Se chegaram até aqui, devem saber que eu achei esse filme um verdadeiro lixo. Produção que não serve nem mesmo para se mostrar como não fazer um filme. E eu achei que eu jamais veria filmes piores do que “O Sacrifício do Mal” ou “Terra Rasa”, duas produções coincidentemente do gênero terror, mas vi nessa comédia nacional uma verdadeira ameaça à inteligência, um exercício de retrocesso e o mais triste é saber que muitos vão simplesmente ignorar todo o conteúdo descabido desse filme e disseminá-lo como um “filme que diverte se você não se ativer aos defeitos” – definitivamente não é um filme que pode ser engraçadinho: é um filme de roteiro todo construído em erro, de atuações pífias, de direção parca, de edição medíocre, de trilha sonora incômoda (o que é aquela música chata que toca na balada). Enfim, uma bosta, uma grande bosta.

1 opiniões:

Nathália disse...

"Ô, Marcelô, *onomatopeia* se meu síndico vê isso eu tô na rua, é isso que você quer?
Cê sabe que eu demorei seis meses pra alugar esse apartamento. Olha só o que que cê me arruma..."

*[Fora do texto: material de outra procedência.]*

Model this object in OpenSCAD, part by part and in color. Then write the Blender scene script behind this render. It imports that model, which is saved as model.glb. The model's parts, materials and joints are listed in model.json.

"Mas isso é esquizofrênico... Se toda vez eu tenho que fazer exatamente o oposto do que eu quero, é melhor deixar como tá, porque tá uma merda, mas pelo menos tá uma merda com o Marcelo!"

Destaco esse dois momentos - mas poderia citar muitos mais - como o que você bem chamou de "um exercício de retrocesso".

É um filme bem difícil, não é mesmo?!